27. A pharmaceutical composition including a chemical object selected as an outlier candidate in accordance with a method according to any one of the claims 1 to 15.

28. A method of identifying at least one outlier candidate in the results of a screening assay for a plurality of chemical compounds, the method comprising the steps of:

(h) generating a set of descriptors representative of at least one feature of each of the plurality of chemical compounds that were the subject of the screening assay;

(i) generating, for each of the plurality of chemical compounds, a descriptor matrix including data points each defining the predicted value of the or each feature represented by a respective descriptor;

(j) generating a corresponding empirical dataset for the chemical compounds that were the subject of the screening assay, the empirical dataset containing categorized values for the potency of each chemical compound in the assay;

(d) merging the empirical dataset with the descriptor matrix to generate a structure activity (SAR) dataset;

(e) applying a statistical analysis to the SAR dataset; and

(f) identifying, on the basis of that statistical analysis of the SAR dataset, at least one outlier candidate representing a corresponding at least one chemical compound in the empirical dataset which has been incorrectly categorized therein.

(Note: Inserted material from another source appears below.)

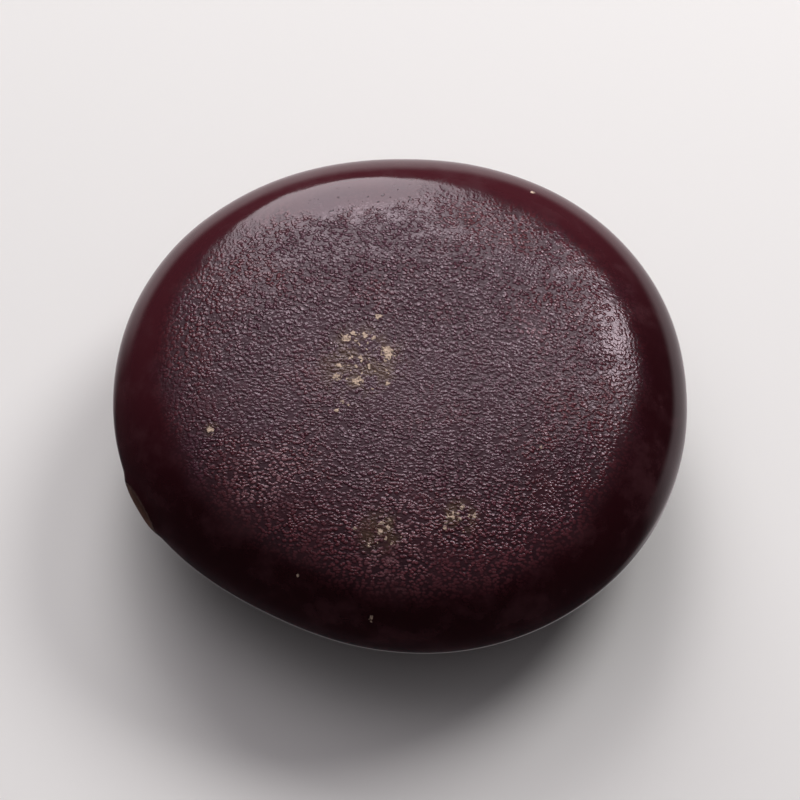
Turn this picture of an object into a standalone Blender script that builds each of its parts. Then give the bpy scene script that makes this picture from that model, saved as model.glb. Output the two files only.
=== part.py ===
"""African dream bean: the hard, flattened seed of Entada rheedei, grown as one piece.

The seed lies on its broad underside. X runs along its longest way across, Y across that, and Z
through its thickness. The origin is on the surface below, under the middle of the seed's box.
"""

import math

import bmesh
import bpy
from mathutils import Matrix, Vector

# Driving dimensions, in millimetres
LENGTH = 50.0
WIDTH = 47.3
THICKNESS = 17.8
CROWN_HEIGHT = 8.7
BELLY_DEPTH = 9.25
REST_SPOT_CUT = 0.15

# Outline from above: a power of 2 is an ellipse, and a higher one is squarer
OUTLINE_POWER = 2.1
FLAT_SIDE_ANGLE = 237.0
FLAT_SIDE_SPREAD = 29.0
FLAT_SIDE_SHARE = 0.062

# Section from the middle to the rim: a higher power gives a flatter face and a rounder shoulder
SECTION_POWER = 3.3
SHOULDER_SHARE = 0.85
RIM_WAVE = 0.25
RIM_WAVE_ANGLE = 40.0

# Low swellings and dips of the two faces: place in X and Y, spread, and height, in millimetres
CROWN_LUMPS = (
    (18.7, 4.4, 4.2, 0.22),
    (13.8, 5.2, 3.2, -0.10),
    (2.0, 14.0, 6.0, 0.12),
    (-8.0, -7.0, 8.0, -0.12),
)
BELLY_LUMPS = (
    (-14.0, 9.0, 6.0, 0.20),
    (13.0, -10.0, 6.5, 0.16),
    (15.0, 10.0, 5.0, -0.14),
)
LUMP_FADE_START = 0.80

# The hilum, the oval scar where the seed hung in its pod, half-way up the rim
HILUM_ANGLE = 205.0
HILUM_HALF_LENGTH = 2.4
HILUM_HALF_WIDTH = 1.35
COLLAR_HEIGHT = 0.26
COLLAR_SPREAD = 0.38
PIT_DEPTH = 0.34
PIT_FLOOR = 0.35
PIT_EDGE = 0.95

# Mesh: squares along a face's side, and rows of squares round the rim
FACE_SQUARES = 32
RIM_ROWS = 12
FINE_RINGS = (5.0, 3.6)

MM = 0.001
SEED_COLOUR = "#45252A"
SEED_ROUGHNESS = 0.38
SEED_IOR = 1.47

FACE_SHOULDER_TURN = math.acos(SHOULDER_SHARE ** (SECTION_POWER / 2))
ON_RIM = 1.0 - 1e-6


def clear_scene():
    """Remove the objects that the open file starts with."""
    for obj in list(bpy.context.scene.objects):
        bpy.data.objects.remove(obj)


def smooth_step(low, high, value):
    """Go smoothly from 0 at low to 1 at high."""
    share = min(1.0, max(0.0, (value - low) / (high - low)))
    return share * share * (3.0 - 2.0 * share)


def rim_radius(angle):
    """Distance from the middle to the rim, seen from above, at an angle from +X."""
    across = abs(math.cos(angle)) / (LENGTH / 2)
    along = abs(math.sin(angle)) / (WIDTH / 2)
    oval = (across ** OUTLINE_POWER + along ** OUTLINE_POWER) ** (-1 / OUTLINE_POWER)
    off_flat_side = (math.degrees(angle) % 360 - FLAT_SIDE_ANGLE) / FLAT_SIDE_SPREAD
    return oval * (1 - FLAT_SIDE_SHARE * math.exp(-off_flat_side ** 2))


def lump_height(lumps, x, y, share):
    """Sum of a face's swellings at a point, fading out before the rim."""
    height = 0.0
    for lump_x, lump_y, spread, rise in lumps:
        away = ((x - lump_x) ** 2 + (y - lump_y) ** 2) / spread ** 2
        height += rise * math.exp(-away)
    return height * (1 - smooth_step(LUMP_FADE_START, 1.0, share))


def hilum_relief(along, up):
    """Height of the scar's collar and pit over the rim, at a point measured from its middle."""
    ring = math.hypot(along / HILUM_HALF_LENGTH, up / HILUM_HALF_WIDTH)
    collar = COLLAR_HEIGHT * math.exp(-((ring - 1) / COLLAR_SPREAD) ** 2)
    pit = PIT_DEPTH * (1 - smooth_step(PIT_FLOOR, PIT_EDGE, ring))
    return collar - pit


def seed_point(cube_point):
    """Place a point of the surface of the cube from -1 to 1 on the seed, in millimetres."""
    x, y, z = cube_point
    disc = Vector((x * math.sqrt(1 - y * y / 2), y * math.sqrt(1 - x * x / 2)))
    angle = math.atan2(disc.y, disc.x)
    if disc.length < ON_RIM:
        share = disc.length * SHOULDER_SHARE
        rise = math.copysign(math.sqrt(1 - share ** SECTION_POWER), z)
    else:
        share = math.cos(z * FACE_SHOULDER_TURN) ** (2 / SECTION_POWER)
        rise = math.sin(z * FACE_SHOULDER_TURN)
    radius = rim_radius(angle) * share
    wave = RIM_WAVE * math.cos(2 * angle - math.radians(RIM_WAVE_ANGLE)) * share ** 4
    if rise > 0:
        height = CROWN_HEIGHT * rise
        lumps = lump_height(CROWN_LUMPS, radius * math.cos(angle), radius * math.sin(angle), share)
    else:
        height = BELLY_DEPTH * rise
        lumps = -lump_height(BELLY_LUMPS, radius * math.cos(angle), radius * math.sin(angle), share)
    off_hilum = (math.degrees(angle) - HILUM_ANGLE + 180) % 360 - 180
    radius += hilum_relief(math.radians(off_hilum) * radius, height)
    height = max(height + lumps + wave, REST_SPOT_CUT - BELLY_DEPTH)
    return Vector((radius * math.cos(angle), radius * math.sin(angle), height))


def hilum_middle():
    """Where the scar sits on the rim."""
    angle = math.radians(HILUM_ANGLE)
    return Vector((rim_radius(angle) * math.cos(angle), rim_radius(angle) * math.sin(angle), 0))


def gridded_cube():
    """Make a cube from -1 to 1 whose faces are grids, with fewer rows up its sides."""
    seed = bmesh.new()
    bmesh.ops.create_cube(seed, size=2.0)
    for axis, squares in ((2, RIM_ROWS), (0, FACE_SQUARES), (1, FACE_SQUARES)):
        edges = [e for e in seed.edges if abs(e.verts[0].co[axis] - e.verts[1].co[axis]) > 1.9]
        bmesh.ops.subdivide_edges(seed, edges=edges, cuts=squares - 1, use_grid_fill=True)
    return seed


def refine_at_hilum(seed):
    """Halve the squares near the scar once in each ring, so that its relief has enough points."""
    middle = hilum_middle()
    for reach in FINE_RINGS:
        near = [f for f in seed.faces if (seed_point(f.calc_center_median()) - middle).length < reach]
        edges = {e for f in near for e in f.edges}
        bmesh.ops.subdivide_edges(seed, edges=sorted(edges, key=lambda e: e.index), cuts=1,
                                  use_grid_fill=True)
        seed.edges.index_update()


def fit_to_size(seed):
    """Centre the seed over the origin and bring it to its exact length, width and thickness."""
    columns = list(zip(*(v.co for v in seed.verts)))
    low = Vector([min(column) for column in columns])
    high = Vector([max(column) for column in columns])
    middle = Vector(((low.x + high.x) / 2, (low.y + high.y) / 2, low.z))
    spans = high - low
    scale = Vector((LENGTH / spans.x, WIDTH / spans.y, THICKNESS / spans.z)) * MM
    bmesh.ops.translate(seed, verts=seed.verts, vec=-middle)
    bmesh.ops.transform(seed, verts=seed.verts, matrix=Matrix.Diagonal(scale).to_4x4())


def linear_colour(hex_code):
    """Turn an sRGB hex colour into the linear values that a shader takes."""
    channels = [int(hex_code[i:i + 2], 16) / 255 for i in (1, 3, 5)]
    linear = [c / 12.92 if c <= 0.04045 else ((c + 0.055) / 1.055) ** 2.4 for c in channels]
    return (*linear, 1.0)


def seed_coat():
    """Material of the polished, dark red-brown seed coat."""
    material = bpy.data.materials.new("seed_coat")
    material.use_nodes = True
    shader = material.node_tree.nodes["Principled BSDF"]
    shader.inputs["Base Color"].default_value = linear_colour(SEED_COLOUR)
    shader.inputs["Roughness"].default_value = SEED_ROUGHNESS
    shader.inputs["Metallic"].default_value = 0.0
    shader.inputs["IOR"].default_value = SEED_IOR
    return material


def make_seed():
    """Shape the gridded cube into the seed and add it to the scene."""
    seed = gridded_cube()
    refine_at_hilum(seed)
    for vert in seed.verts:
        vert.co = seed_point(vert.co)
    bmesh.ops.triangulate(seed, faces=seed.faces, quad_method="SHORT_EDGE", ngon_method="BEAUTY")
    fit_to_size(seed)
    mesh = bpy.data.meshes.new("seed")
    seed.to_mesh(mesh)
    seed.free()
    mesh.shade_smooth()
    mesh.materials.append(seed_coat())
    obj = bpy.data.objects.new("seed", mesh)
    bpy.context.scene.collection.objects.link(obj)
    return obj


clear_scene()
make_seed()
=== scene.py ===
# %% [markdown]
# # An African dream bean on a pale floor
#
# The object is one large, hard, flattened seed. Its two broad faces have a fine leathery grain, and
# its rounded rim is smooth and glossy. The seed is lit from behind and above by soft boxes, as a
# small thing on a table by a window would be, so that the gloss draws its form.
#
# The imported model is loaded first. It fixes the seed's size and place, and everything made here
# keeps to its box.

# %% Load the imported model
import math

import bmesh
import bpy
from mathutils import Matrix, Vector, noise


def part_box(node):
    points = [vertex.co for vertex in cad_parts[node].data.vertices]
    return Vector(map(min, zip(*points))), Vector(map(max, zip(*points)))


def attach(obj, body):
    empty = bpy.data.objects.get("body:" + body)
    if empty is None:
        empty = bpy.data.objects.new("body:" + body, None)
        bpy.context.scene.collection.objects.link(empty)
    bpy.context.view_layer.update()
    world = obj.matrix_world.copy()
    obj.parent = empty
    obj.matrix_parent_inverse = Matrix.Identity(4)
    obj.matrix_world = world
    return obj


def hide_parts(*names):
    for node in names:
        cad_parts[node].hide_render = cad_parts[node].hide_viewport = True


MM = 0.001

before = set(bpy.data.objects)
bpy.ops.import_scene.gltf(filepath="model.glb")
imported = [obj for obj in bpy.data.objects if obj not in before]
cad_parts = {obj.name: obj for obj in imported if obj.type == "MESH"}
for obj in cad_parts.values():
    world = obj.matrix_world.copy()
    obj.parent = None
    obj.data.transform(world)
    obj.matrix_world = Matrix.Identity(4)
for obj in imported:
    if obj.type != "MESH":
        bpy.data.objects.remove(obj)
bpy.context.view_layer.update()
seed_low, seed_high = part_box("seed")
seed_middle = (seed_low + seed_high) / 2
seed_size = seed_high - seed_low
print("the seed measures", [round(side / MM, 2) for side in seed_size], "mm")

# %% [markdown]
# ## Camera
#
# The photograph looks down on the broad face, 28 degrees off its axis. A long lens from 35 cm away
# gives the same weak perspective. The lens is worked out from how wide the seed has to be in the
# 800 pixel frame, so the numbers stay meaningful if the seed's size changes.

# %% Place the camera
FRAME_PIXELS = 800
SEED_PIXELS = 573
CAMERA_ELEVATION = math.radians(62.0)
CAMERA_DISTANCE = 350 * MM
SENSOR_WIDTH_MM = 36.0

camera_data = bpy.data.cameras.new("photo_camera")
camera_data.sensor_width = SENSOR_WIDTH_MM
frame_width = seed_size.x * FRAME_PIXELS / SEED_PIXELS
camera_data.lens = SENSOR_WIDTH_MM * CAMERA_DISTANCE / frame_width
camera = bpy.data.objects.new("photo_camera", camera_data)
bpy.context.scene.collection.objects.link(camera)
towards_camera = Vector((0, -math.cos(CAMERA_ELEVATION), math.sin(CAMERA_ELEVATION)))
camera.location = seed_middle + towards_camera * CAMERA_DISTANCE
camera.rotation_euler = towards_camera.to_track_quat("Z", "Y").to_euler()
bpy.context.scene.camera = camera
print("lens", round(camera_data.lens, 1), "mm")

# %% [markdown]
# ## The form of the seed
#
# A seed like this has no flat faces, edges or straight lines, and its outline is close to an ellipse
# with one straighter side. Sculpting could make it, but a formula says what the form is: an outline
# from above, and a section from the middle to the rim. Both are superellipses, which are ellipses
# with a power other than 2. The low swellings and dips of each face are added to that.

# %% Sizes of the form, in millimetres
CROWN_HEIGHT = 8.7
BELLY_DEPTH = 9.25
REST_SPOT_CUT = 0.15
LENGTH = seed_size.x / MM
WIDTH = seed_size.y / MM

OUTLINE_POWER = 2.1
FLAT_SIDE_ANGLE = 237.0
FLAT_SIDE_SPREAD = 29.0
FLAT_SIDE_SHARE = 0.062

SECTION_POWER = 3.3
SHOULDER_SHARE = 0.85
SHOULDER_TURN = math.acos(SHOULDER_SHARE ** (SECTION_POWER / 2))
RIM_WAVE = 0.25
RIM_WAVE_ANGLE = 40.0
RIM_WAVE_POWER = 4

CROWN_LUMPS = (
    (18.7, 4.4, 4.2, 0.22),
    (13.8, 5.2, 3.2, -0.10),
    (2.0, 14.0, 6.0, 0.12),
    (-8.0, -7.0, 8.0, -0.12),
)
BELLY_LUMPS = (
    (-14.0, 9.0, 6.0, 0.20),
    (13.0, -10.0, 6.5, 0.16),
    (15.0, 10.0, 5.0, -0.14),
)
LUMP_FADE_START = 0.80


# %% Outline, section and swellings
def smooth_step(low, high, value):
    """Go smoothly from 0 at low to 1 at high."""
    share = min(1.0, max(0.0, (value - low) / (high - low)))
    return share * share * (3.0 - 2.0 * share)


def rim_radius(angle):
    """Distance from the middle to the rim, seen from above, at an angle from +X."""
    across = abs(math.cos(angle)) / (LENGTH / 2)
    along = abs(math.sin(angle)) / (WIDTH / 2)
    oval = (across ** OUTLINE_POWER + along ** OUTLINE_POWER) ** (-1 / OUTLINE_POWER)
    off_flat_side = (math.degrees(angle) % 360 - FLAT_SIDE_ANGLE) / FLAT_SIDE_SPREAD
    return oval * (1 - FLAT_SIDE_SHARE * math.exp(-off_flat_side ** 2))


def lump_height(lumps, x, y, share):
    """Sum of a face's swellings at a point, fading out before the rim."""
    height = 0.0
    for lump_x, lump_y, spread, rise in lumps:
        away = ((x - lump_x) ** 2 + (y - lump_y) ** 2) / spread ** 2
        height += rise * math.exp(-away)
    return height * (1 - smooth_step(LUMP_FADE_START, 1.0, share))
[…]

29. An apparatus for identifying at least one outlier candidate in the results of a screening assay for a plurality of chemical compounds, comprising:

a first processor for generating a set of descriptors representative of at least one feature of each of the plurality of chemical compounds that were the subject of the screening assay;

a second processor for generating, for each of the plurality of chemical compounds, a descriptor matrix including data points each defining the predicted value of the or each feature represented by a respective descriptor, and for generating a corresponding empirical dataset for the chemical compounds that were the subject of the screening assay, the empirical dataset containing categorized values for the potency of each chemical compound in the assay;

the apparatus comprising means for merging the empirical dataset with the descriptor matrix to generate a structure activity (SAR) dataset;

means for applying a statistical analysis to the SAR dataset; and

means for identifying, on the basis of that statistical analysis of the SAR dataset, at least one outlier candidate representing a corresponding at least one chemical compound in the empirical dataset which has been incorrectly categorized therein.